In a Paris square, supporters followed the trial by phone and shouted in unison with protesters in Moscow. In Kiev, Ukraine, four women, one who was topless, used a chainsaw to cut down a cross. And in cities across Europe and the U.S., young people donned the neon-colored balaclavas that have become symbols of the band.

The three women, who have been in jail for more than five months because of a guerrilla performance denouncing President Vladimir Putin in Moscow's main cathedral, were convicted on charges of hooliganism driven by religious hatred and each sentenced to two years in prison.

The trial has been seen as a symbol of Russia's intolerance of dissent, especially under the reign of Putin, and a series of colorful and raucous protests have attracted worldwide attention to the feminist rockers' fate. Celebrities including Paul McCartney, Madonna and Bjork have called for the band members to be freed.

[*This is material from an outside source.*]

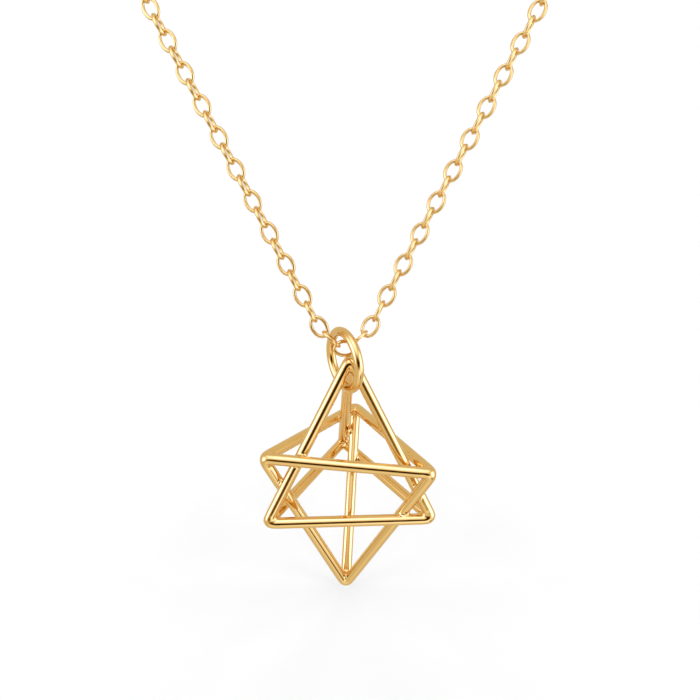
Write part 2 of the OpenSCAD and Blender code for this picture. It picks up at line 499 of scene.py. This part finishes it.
def socket(sockets, name):
    """The socket of that name which is in use. Mix and Map Range hide others of the same name."""
    return next(s for s in sockets if s.enabled and s.name == name)


def add_node(tree, kind, values={}, links={}, **settings):
    """Adds a node with its settings, the values of its inputs, and the outputs that feed them."""
    node = tree.nodes.new(kind)
    for key, value in settings.items():
        setattr(node, key, value)
    for name, value in values.items():
        socket(node.inputs, name).default_value = value
    for name, output in links.items():
        tree.links.new(socket(node.inputs, name), output)
    return node


# %% Polished gold
def polished_gold(name, colour, roughness, scratch_spacing, swell_spacing, swell_depth):
    material = bpy.data.materials.new(name)
    material.use_nodes = True
    tree = material.node_tree
    tree.nodes.clear()
    place = add_node(tree, "ShaderNodeTexCoord").outputs["Object"]
    scratches = add_node(tree, "ShaderNodeTexNoise", links={"Vector": place},
                         values={"Scale": 1 / scratch_spacing, "Detail": 3.0})
    swell = add_node(tree, "ShaderNodeTexNoise", links={"Vector": place},
                     values={"Scale": 1 / swell_spacing, "Detail": 1.0})
    gloss = add_node(tree, "ShaderNodeMapRange", links={"Value": scratches.outputs["Fac"]},
                     values={"From Min": 0.35, "From Max": 0.75,
                             "To Min": roughness * 0.7, "To Max": roughness * 1.5})
    paler = linear(colour)
    deeper = [0.96 * v for v in paler[:3]] + [1.0]
    tint = add_node(tree, "ShaderNodeMix", data_type="RGBA", values={"A": paler, "B": deeper},
                    links={"Factor": swell.outputs["Fac"]})
    bump = add_node(tree, "ShaderNodeBump", links={"Height": swell.outputs["Fac"]},
                    values={"Strength": 1.0, "Distance": swell_depth})
    gold = add_node(tree, "ShaderNodeBsdfPrincipled", values={"Metallic": 1.0},
                    links={"Base Color": socket(tint.outputs, "Result"),
                           "Roughness": gloss.outputs["Result"],
                           "Normal": bump.outputs["Normal"]})
    add_node(tree, "ShaderNodeOutputMaterial", links={"Surface": gold.outputs["BSDF"]})
    return material


star_gold = polished_gold("polished_gold_wire", "#EFC882", 0.07, 0.05 * MM, 2.0 * MM, 0.004 * MM)
ring_gold = polished_gold("polished_gold_ring", "#EFC882", 0.10, 0.05 * MM, 2.0 * MM, 0.004 * MM)
chain_gold = polished_gold("tumbled_gold_links", "#EFC882", 0.10, 0.04 * MM, 0.8 * MM, 0.002 * MM)

# %% Give each piece its metal, its body and its place in the frame
fittings = [
    # piece, its metal, the body that it rides on, and the node that it replaces
    (star, star_gold, "pendant", "merkaba_frame"),
    (jump_ring, ring_gold, "ring", "jump_ring"),
    (chain_left, chain_gold, "necklace", "chain_left"),
    (chain_right, chain_gold, "necklace", "chain_right"),
    (clasp, ring_gold, "necklace", "clasp"),
]
for piece, metal, body, node in fittings:
    piece.data.materials.clear()
    piece.data.materials.append(metal)
    frame["nodes"][node].data.materials.clear()
    frame["nodes"][node].data.materials.append(metal)
    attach(piece, body)
    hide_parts(node)
    print(piece.name, "replaces", node)

# %% [markdown]
# ## Floor and light
#
# The pendant's tip hangs just above a white table. The table glows a little by
# itself, so that it melts into the white behind it. A ring of broad, distant
# lamps lights it evenly from all sides, which leaves one small soft shadow
# close under the tip. The metal doesn't mirror the table or these lamps: what
# it mirrors comes next.

# %% Floor and lamps
FLOOR_GAP = 0.25 * MM
FLOOR_SIZE = 6.0
FLOOR_GLOW = 0.375
LAMPS = 8
LAMP_ELEVATION = 35
LAMP_BREADTH = math.radians(28)
LAMP_STRENGTH = 1.25

floor_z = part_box("merkaba_frame")[0][2] - FLOOR_GAP
bpy.ops.object.select_all(action="DESELECT")
bpy.ops.mesh.primitive_plane_add(size=FLOOR_SIZE, location=(0, 0, floor_z))
floor = bpy.context.object
floor.name = "floor"
table = bpy.data.materials.new("matt_white_table")
table.use_nodes = True
table_shader = table.node_tree.nodes["Principled BSDF"]
for setting, value in {"Base Color": linear("#A2A2A2"), "Roughness": 1.0, "Specular IOR Level": 0.0,
                       "Emission Color": (1, 1, 1, 1), "Emission Strength": FLOOR_GLOW}.items():
    table_shader.inputs[setting].default_value = value
floor.data.materials.append(table)
floor.visible_glossy = False
for piece, metal, body, node in fittings:
    piece.visible_diffuse = False


def towards(azimuth, elevation):
    """The direction so many degrees to the right of the front and above the horizon."""
    azimuth, elevation = math.radians(azimuth), math.radians(elevation)
    flat = math.cos(elevation)
    return Vector((math.sin(azimuth) * flat, -math.cos(azimuth) * flat, math.sin(elevation)))


for i in range(LAMPS):
    lamp_data = bpy.data.lights.new(f"distant lamp {i + 1}", "SUN")
    lamp_data.angle = LAMP_BREADTH
    lamp_data.energy = LAMP_STRENGTH
    lamp = bpy.data.objects.new(lamp_data.name, lamp_data)
    lamp.rotation_euler = towards(360 * i / LAMPS, LAMP_ELEVATION).to_track_quat("Z", "Y").to_euler()
    lamp.visible_glossy = False
    bpy.context.scene.collection.objects.link(lamp)
print(LAMPS, "lamps round the table")

# %% [markdown]
# Polished metal shows nothing but what stands round it, so the studio is
# drawn for its mirror images. The world shader can tell a mirrored ray from
# the others, and only mirrored rays see this room. Each light in it is a soft
# round patch in some direction. Directions are given as degrees to the right
# of the front and degrees above the horizon. The dark parts of a room are
# warm and its lights are cool, so green and blue fall off faster in the dark.

# %% The room that the metal mirrors
ROOM_BRIGHTNESS = 0.77
GREEN_POWER = 1.28
BLUE_POWER = 2.0
LIGHTS = {
    # name: (to the right, up, radius of its even middle, radius where it ends, brightness)
    "soft box overhead": (0, 70, 2, 48, 0.74),
    "bulb in the soft box": (0, 70, 3, 12, 0.4),
    "soft box on the left": (-68, 15, 8, 34, 1.25),
    "soft box on the right": (70, 6, 8, 38, 1.2),
    "bounce card low on the right": (30, -20, 8, 34, 0.5),
    "light pool on the table": (0, -40, 8, 38, 0.2),
}
SHADES = {
    # name: (to the right, up, half width, half height, brightness)
    "dark space round the lens": (-1, 6, 30, 17, 0.01),
    "foot of the tripod": (40, -39, 9, 9, 0.12),
}
EDGE_SOFTNESS = 0.65

# %% The world of mirrored rays
world = bpy.data.worlds.new("studio")
bpy.context.scene.world = world
world.cycles_visibility.diffuse = False
world.use_nodes = True
sky = world.node_tree
sky.nodes.clear()
direction = add_node(sky, "ShaderNodeTexCoord").outputs["Generated"]


def ramp(value, start, end, low, high):
    """Goes smoothly from low to high as the value goes from start to end."""
    return add_node(sky, "ShaderNodeMapRange", interpolation_type="SMOOTHSTEP", links={"Value": value},
                    values={"From Min": start, "From Max": end, "To Min": low, "To Max": high}
                    ).outputs["Result"]


def combine(operation, *inputs):
    node = add_node(sky, "ShaderNodeMath", operation=operation)
    for place, given in enumerate(inputs):
        if isinstance(given, float):
            node.inputs[place].default_value = given
        else:
            sky.links.new(node.inputs[place], given)
    return node.outputs["Value"]


def share_along(vector):
    """How much of a ray's direction lies along the vector."""
    node = add_node(sky, "ShaderNodeVectorMath", operation="DOT_PRODUCT")
    sky.links.new(node.inputs[0], direction)
    node.inputs[1].default_value = vector
    return node.outputs["Value"]


def light(azimuth, elevation, inner, outer, brightness):
    return ramp(share_along(towards(azimuth, elevation)), math.cos(math.radians(outer)),
                math.cos(math.radians(inner)), 0.0, brightness)


def shade(azimuth, elevation, half_width, half_height, brightness):
    """A dark ellipse with a soft edge, in front. It is half dark on the ellipse itself."""
    across = combine("DIVIDE", share_along(towards(azimuth + 90, 0)), math.sin(math.radians(half_width)))
    up = combine("DIVIDE", share_along(towards(azimuth, elevation + 90)),
                 math.sin(math.radians(half_height)))
    reach = combine("SQRT", combine("ADD", combine("MULTIPLY", across, across),
                                    combine("MULTIPLY", up, up)))
    dark_ellipse = ramp(reach, 1 - EDGE_SOFTNESS, 1 + EDGE_SOFTNESS, brightness, 1.0)
    behind = ramp(share_along(towards(azimuth, elevation)), 0.2, 0.0, 0.0, 1.0)
    return combine("MAXIMUM", dark_ellipse, behind)


room = ROOM_BRIGHTNESS
for name, place in LIGHTS.items():
    room = combine("ADD", room, light(*place))
    print("Light:", name)
for name, place in SHADES.items():
    room = combine("MULTIPLY", room, shade(*place))
    print("Shade:", name)
shades = add_node(sky, "ShaderNodeCombineColor", links={
    "Red": room, "Green": combine("POWER", room, GREEN_POWER), "Blue": combine("POWER", room, BLUE_POWER)})
mirrored = add_node(sky, "ShaderNodeBackground", links={"Color": shades.outputs["Color"]})
plain = add_node(sky, "ShaderNodeBackground", values={"Color": (1, 1, 1, 1)})
glossy = add_node(sky, "ShaderNodeLightPath").outputs["Is Glossy Ray"]
either = add_node(sky, "ShaderNodeMixShader", links={"Fac": glossy})
sky.links.new(either.inputs[1], plain.outputs["Background"])
sky.links.new(either.inputs[2], mirrored.outputs["Background"])
add_node(sky, "ShaderNodeOutputWorld", links={"Surface": either.outputs["Shader"]})
bpy.context.scene.view_settings.view_transform = "Standard"
bpy.context.scene.view_settings.look = "None"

Governments including the United States, Britain, France and Germany joined the chorus Friday, denouncing the sentences as disproportionate.

But Friday's demonstrations — none of which attracted more than a few hundred people — seemed unlikely to gain the momentum needed to exert any real pressure on Russia's government.

Still, one protester in Berlin who used to be an East German dissident underscored the importance of continuing even seemingly futile calls for changes.

"I remember the times when we were in opposition ... the signs from other countries were very, very important," said Marianne Birthler, who also served as head of a post-reunification commission that investigated the East German intelligence service. "So we knew what we are doing is recognized and there are people who are willing to support us and who follow what happens to us. That's the reason we are here now."